§ WHAT THE TASK REQUIRES: Reproduce the entries shown below only from the line with "p in arm_points])" down to the line with "imported = [obj", keeping both end lines and copying each one exactly.

§ GIVEN ENTRIES:

____________

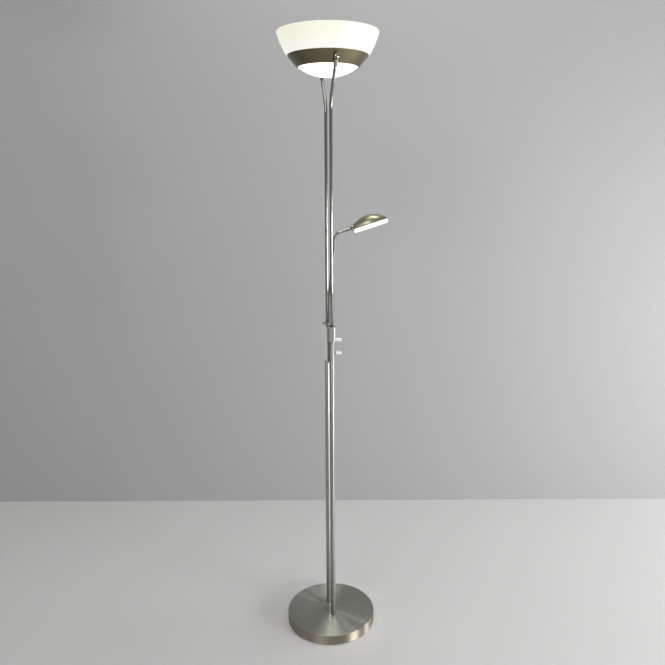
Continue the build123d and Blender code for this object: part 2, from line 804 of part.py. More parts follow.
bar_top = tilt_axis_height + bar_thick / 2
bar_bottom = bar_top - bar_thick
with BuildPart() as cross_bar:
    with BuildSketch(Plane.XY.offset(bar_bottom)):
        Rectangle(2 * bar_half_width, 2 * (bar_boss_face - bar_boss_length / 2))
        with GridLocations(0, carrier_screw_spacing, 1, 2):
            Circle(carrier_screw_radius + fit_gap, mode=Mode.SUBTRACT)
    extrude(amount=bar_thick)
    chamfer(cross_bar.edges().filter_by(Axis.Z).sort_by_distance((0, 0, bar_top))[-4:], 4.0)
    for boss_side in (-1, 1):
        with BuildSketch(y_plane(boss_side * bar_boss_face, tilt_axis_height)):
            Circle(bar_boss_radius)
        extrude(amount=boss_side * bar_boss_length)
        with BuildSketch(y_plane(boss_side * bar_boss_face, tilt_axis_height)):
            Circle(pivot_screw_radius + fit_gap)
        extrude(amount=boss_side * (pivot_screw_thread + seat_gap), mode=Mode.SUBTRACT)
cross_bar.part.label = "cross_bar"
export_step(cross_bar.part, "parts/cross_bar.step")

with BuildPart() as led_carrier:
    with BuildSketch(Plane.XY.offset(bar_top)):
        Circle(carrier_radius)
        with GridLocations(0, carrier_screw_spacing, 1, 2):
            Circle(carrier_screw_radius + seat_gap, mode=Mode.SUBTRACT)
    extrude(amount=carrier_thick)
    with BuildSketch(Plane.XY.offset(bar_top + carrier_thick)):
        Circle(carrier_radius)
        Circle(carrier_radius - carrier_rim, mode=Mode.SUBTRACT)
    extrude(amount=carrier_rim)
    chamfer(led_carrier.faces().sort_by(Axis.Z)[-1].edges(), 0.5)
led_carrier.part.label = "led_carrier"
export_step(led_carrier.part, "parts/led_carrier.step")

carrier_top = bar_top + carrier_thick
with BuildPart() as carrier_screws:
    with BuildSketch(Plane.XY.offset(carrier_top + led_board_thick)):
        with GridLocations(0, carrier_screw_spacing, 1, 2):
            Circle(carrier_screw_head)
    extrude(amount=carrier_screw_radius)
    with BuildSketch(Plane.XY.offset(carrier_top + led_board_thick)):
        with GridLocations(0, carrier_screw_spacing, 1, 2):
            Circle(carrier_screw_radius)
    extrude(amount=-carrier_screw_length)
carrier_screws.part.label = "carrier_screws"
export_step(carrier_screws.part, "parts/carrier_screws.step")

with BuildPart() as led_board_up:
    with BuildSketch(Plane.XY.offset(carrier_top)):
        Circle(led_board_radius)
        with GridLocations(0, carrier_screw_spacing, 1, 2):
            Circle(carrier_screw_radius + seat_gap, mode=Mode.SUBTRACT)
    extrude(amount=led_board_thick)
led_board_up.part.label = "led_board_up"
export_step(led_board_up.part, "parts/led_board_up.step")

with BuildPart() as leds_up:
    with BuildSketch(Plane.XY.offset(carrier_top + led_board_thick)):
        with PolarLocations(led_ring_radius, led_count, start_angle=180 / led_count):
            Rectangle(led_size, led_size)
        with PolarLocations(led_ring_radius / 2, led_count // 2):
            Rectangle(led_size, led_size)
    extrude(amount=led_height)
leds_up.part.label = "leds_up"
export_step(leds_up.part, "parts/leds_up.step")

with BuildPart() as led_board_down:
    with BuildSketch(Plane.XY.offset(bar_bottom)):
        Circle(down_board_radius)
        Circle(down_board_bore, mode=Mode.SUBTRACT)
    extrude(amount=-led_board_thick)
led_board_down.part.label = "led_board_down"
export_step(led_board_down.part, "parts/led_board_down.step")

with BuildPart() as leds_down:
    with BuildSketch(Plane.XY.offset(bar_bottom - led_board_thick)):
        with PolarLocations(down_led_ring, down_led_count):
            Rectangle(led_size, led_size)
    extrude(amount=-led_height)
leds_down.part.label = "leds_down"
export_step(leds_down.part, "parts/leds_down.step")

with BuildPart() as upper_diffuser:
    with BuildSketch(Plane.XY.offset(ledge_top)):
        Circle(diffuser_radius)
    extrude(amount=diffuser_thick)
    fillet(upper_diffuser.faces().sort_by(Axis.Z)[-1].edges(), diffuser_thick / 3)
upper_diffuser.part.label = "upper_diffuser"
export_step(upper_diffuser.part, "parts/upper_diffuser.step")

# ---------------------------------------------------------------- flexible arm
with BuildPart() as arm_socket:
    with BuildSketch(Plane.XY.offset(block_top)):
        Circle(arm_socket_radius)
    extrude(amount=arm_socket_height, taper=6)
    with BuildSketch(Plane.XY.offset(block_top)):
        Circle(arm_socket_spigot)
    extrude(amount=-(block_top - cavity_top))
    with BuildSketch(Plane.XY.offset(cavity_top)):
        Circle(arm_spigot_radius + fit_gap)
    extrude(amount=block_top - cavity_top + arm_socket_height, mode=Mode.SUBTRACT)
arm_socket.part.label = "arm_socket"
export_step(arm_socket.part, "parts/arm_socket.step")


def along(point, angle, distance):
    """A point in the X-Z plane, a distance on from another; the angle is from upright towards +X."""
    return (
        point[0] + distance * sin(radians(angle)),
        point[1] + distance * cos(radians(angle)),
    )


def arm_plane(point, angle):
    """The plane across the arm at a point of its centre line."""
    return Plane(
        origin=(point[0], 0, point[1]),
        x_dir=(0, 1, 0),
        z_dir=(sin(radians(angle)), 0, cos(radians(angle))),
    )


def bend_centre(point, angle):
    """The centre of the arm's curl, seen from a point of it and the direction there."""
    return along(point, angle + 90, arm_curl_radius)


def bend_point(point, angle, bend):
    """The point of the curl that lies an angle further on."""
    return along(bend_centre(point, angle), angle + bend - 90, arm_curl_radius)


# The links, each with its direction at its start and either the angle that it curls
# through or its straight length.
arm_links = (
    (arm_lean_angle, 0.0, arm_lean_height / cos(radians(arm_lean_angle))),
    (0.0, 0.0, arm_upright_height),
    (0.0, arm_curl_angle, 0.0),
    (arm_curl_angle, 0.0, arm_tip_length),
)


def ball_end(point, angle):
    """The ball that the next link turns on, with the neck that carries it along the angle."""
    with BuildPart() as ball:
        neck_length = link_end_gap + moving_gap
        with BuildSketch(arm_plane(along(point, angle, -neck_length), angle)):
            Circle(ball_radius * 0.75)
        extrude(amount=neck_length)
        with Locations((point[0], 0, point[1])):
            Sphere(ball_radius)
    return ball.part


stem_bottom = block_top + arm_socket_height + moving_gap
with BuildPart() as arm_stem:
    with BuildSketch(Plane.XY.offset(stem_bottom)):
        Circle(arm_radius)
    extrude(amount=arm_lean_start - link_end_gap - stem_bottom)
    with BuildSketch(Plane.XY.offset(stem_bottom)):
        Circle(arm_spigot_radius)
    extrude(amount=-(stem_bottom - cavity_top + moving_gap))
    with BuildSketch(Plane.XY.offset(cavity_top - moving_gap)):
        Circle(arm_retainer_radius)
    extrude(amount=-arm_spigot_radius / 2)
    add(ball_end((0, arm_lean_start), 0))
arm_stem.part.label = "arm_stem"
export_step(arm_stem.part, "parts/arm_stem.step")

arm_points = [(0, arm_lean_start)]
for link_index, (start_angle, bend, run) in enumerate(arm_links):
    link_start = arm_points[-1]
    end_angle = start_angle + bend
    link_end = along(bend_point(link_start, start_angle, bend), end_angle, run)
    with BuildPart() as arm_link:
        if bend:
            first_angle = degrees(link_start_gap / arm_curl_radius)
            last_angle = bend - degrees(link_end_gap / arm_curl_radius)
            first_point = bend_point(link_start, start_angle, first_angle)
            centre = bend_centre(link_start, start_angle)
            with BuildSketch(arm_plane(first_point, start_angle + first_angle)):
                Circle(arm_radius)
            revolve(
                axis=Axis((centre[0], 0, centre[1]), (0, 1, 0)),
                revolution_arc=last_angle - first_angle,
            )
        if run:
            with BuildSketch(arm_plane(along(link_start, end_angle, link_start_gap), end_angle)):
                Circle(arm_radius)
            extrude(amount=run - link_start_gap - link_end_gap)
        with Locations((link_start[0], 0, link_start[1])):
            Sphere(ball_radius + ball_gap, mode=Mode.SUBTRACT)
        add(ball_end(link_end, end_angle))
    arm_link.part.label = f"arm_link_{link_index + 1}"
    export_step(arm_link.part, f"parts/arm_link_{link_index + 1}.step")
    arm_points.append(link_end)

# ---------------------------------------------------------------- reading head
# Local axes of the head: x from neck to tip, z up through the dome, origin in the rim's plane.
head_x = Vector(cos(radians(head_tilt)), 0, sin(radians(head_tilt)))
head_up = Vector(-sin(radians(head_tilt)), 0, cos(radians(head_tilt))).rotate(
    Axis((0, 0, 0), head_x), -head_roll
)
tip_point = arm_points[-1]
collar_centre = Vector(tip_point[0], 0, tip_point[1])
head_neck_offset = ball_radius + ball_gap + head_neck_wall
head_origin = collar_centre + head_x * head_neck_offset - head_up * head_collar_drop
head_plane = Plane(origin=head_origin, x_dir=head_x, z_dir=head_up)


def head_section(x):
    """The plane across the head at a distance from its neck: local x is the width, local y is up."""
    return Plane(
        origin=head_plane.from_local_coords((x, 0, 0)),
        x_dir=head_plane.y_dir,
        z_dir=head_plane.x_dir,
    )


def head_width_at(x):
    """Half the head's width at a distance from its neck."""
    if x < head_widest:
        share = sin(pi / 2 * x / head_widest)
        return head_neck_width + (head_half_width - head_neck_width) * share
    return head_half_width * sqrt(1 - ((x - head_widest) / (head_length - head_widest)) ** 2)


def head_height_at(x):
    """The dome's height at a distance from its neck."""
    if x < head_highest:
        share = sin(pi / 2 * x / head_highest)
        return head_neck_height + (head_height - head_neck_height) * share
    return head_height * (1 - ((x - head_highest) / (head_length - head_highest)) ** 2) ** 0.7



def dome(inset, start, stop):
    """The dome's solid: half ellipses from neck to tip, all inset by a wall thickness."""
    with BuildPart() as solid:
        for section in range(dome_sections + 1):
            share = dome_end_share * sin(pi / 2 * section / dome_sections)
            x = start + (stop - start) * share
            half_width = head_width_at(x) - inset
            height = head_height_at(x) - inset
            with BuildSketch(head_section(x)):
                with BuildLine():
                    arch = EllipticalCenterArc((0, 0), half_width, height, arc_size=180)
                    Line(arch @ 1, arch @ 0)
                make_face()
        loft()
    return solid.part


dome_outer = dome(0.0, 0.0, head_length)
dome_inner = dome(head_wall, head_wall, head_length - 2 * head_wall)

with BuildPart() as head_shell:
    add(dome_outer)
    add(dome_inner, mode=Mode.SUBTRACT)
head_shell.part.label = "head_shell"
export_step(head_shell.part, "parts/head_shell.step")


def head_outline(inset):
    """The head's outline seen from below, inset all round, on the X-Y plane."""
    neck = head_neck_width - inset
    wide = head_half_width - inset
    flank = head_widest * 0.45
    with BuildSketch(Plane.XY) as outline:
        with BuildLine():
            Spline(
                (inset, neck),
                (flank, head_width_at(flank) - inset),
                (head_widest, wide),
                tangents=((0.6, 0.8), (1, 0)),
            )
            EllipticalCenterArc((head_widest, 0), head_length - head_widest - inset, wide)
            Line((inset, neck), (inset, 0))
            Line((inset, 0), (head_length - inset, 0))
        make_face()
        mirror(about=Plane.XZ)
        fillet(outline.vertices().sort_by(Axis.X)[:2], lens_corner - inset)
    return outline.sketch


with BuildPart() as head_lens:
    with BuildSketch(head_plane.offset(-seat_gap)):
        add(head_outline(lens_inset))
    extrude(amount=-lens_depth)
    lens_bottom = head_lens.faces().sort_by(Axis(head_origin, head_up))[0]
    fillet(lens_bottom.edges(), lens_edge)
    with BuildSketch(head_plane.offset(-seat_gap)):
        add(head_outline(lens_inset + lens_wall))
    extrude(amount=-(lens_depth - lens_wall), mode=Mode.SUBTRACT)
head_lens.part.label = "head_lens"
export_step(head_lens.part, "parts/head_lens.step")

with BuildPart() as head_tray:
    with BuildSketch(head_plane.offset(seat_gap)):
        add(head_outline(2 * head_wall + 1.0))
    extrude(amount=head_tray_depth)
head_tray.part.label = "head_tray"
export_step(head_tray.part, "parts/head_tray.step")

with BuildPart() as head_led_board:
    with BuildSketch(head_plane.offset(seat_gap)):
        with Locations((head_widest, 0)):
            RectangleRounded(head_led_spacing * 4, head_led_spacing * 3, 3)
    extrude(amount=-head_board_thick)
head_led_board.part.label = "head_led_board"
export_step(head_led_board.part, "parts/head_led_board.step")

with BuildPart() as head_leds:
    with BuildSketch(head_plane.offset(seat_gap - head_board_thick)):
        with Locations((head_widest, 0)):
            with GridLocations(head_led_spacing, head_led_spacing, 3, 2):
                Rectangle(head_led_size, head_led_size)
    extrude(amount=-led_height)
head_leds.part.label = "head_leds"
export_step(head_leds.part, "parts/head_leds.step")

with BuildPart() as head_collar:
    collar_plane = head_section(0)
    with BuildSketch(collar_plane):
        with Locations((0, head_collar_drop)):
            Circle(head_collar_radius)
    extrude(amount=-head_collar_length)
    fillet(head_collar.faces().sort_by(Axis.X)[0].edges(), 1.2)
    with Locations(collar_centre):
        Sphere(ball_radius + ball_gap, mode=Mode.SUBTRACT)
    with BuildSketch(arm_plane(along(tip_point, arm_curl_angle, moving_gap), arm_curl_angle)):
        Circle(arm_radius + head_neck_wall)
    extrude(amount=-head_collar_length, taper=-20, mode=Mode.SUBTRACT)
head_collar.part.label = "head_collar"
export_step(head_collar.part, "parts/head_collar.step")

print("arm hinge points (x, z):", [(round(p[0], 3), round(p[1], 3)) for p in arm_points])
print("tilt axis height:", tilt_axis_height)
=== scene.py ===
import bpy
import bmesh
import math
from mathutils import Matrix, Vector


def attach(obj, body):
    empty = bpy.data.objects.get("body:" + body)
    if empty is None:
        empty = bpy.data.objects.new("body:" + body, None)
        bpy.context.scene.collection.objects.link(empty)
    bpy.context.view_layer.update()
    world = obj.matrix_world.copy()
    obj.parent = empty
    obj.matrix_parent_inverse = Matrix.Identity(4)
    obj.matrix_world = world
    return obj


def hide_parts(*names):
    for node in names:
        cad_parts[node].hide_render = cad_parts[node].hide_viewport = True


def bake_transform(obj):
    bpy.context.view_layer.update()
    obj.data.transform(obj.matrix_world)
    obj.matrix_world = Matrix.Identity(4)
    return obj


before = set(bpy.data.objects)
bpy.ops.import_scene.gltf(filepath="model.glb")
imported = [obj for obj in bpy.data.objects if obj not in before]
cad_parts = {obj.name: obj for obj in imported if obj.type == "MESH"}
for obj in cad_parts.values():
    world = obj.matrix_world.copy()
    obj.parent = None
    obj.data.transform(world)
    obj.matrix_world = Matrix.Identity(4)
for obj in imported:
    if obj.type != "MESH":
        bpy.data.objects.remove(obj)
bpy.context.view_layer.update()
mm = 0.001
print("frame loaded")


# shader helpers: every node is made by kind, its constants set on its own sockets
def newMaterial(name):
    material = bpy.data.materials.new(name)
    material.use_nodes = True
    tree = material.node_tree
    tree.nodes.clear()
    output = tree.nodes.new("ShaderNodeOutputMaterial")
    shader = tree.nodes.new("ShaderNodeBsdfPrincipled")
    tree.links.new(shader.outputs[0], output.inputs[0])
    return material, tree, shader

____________

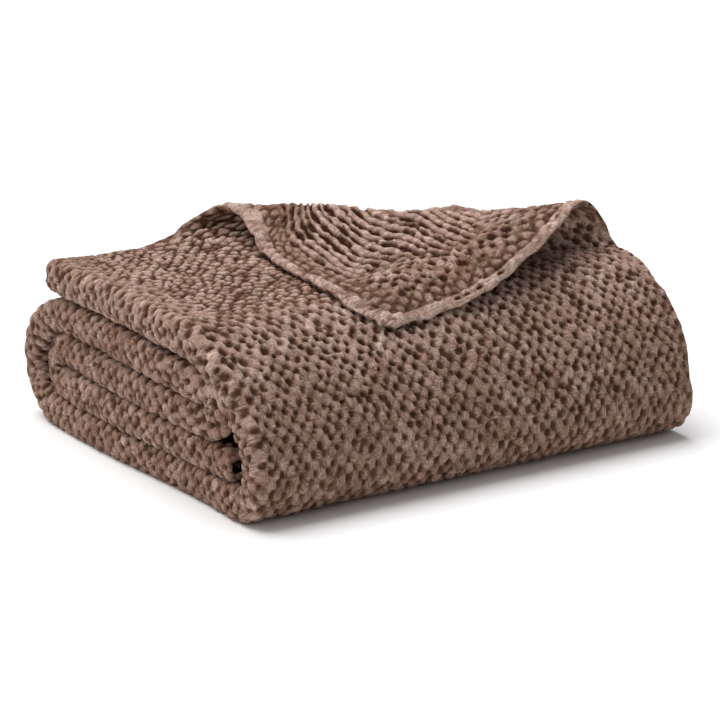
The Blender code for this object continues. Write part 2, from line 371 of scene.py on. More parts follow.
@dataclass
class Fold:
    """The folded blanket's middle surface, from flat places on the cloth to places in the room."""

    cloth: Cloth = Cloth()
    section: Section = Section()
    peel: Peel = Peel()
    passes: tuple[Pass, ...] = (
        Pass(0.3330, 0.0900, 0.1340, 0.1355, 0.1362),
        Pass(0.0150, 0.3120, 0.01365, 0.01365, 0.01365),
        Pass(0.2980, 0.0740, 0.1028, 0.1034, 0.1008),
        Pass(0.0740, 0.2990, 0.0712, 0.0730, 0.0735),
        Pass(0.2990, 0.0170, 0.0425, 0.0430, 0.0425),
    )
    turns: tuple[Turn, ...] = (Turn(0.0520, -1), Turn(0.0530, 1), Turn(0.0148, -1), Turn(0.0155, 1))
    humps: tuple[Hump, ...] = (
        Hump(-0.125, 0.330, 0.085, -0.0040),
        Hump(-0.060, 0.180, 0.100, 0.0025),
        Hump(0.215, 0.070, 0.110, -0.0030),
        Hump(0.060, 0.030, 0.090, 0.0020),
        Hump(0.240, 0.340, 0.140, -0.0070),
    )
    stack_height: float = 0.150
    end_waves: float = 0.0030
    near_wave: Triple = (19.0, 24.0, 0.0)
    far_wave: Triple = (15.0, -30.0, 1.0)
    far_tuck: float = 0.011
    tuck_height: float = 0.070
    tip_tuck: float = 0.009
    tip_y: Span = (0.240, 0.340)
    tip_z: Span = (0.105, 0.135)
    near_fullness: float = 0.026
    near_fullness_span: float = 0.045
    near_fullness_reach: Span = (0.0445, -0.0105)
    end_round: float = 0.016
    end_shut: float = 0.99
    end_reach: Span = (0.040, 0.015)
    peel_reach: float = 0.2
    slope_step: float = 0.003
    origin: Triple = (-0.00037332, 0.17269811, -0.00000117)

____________

§ EXERCISE OUTPUT:
print("arm hinge points (x, z):", [(round(p[0], 3), round(p[1], 3)) for p in arm_points])
print("tilt axis height:", tilt_axis_height)
=== scene.py ===
import bpy
import bmesh
import math
from mathutils import Matrix, Vector


def attach(obj, body):
    empty = bpy.data.objects.get("body:" + body)
    if empty is None:
        empty = bpy.data.objects.new("body:" + body, None)
        bpy.context.scene.collection.objects.link(empty)
    bpy.context.view_layer.update()
    world = obj.matrix_world.copy()
    obj.parent = empty
    obj.matrix_parent_inverse = Matrix.Identity(4)
    obj.matrix_world = world
    return obj


def hide_parts(*names):
    for node in names:
        cad_parts[node].hide_render = cad_parts[node].hide_viewport = True


def bake_transform(obj):
    bpy.context.view_layer.update()
    obj.data.transform(obj.matrix_world)
    obj.matrix_world = Matrix.Identity(4)
    return obj


before = set(bpy.data.objects)
bpy.ops.import_scene.gltf(filepath="model.glb")
imported = [obj for obj in bpy.data.objects if obj not in before]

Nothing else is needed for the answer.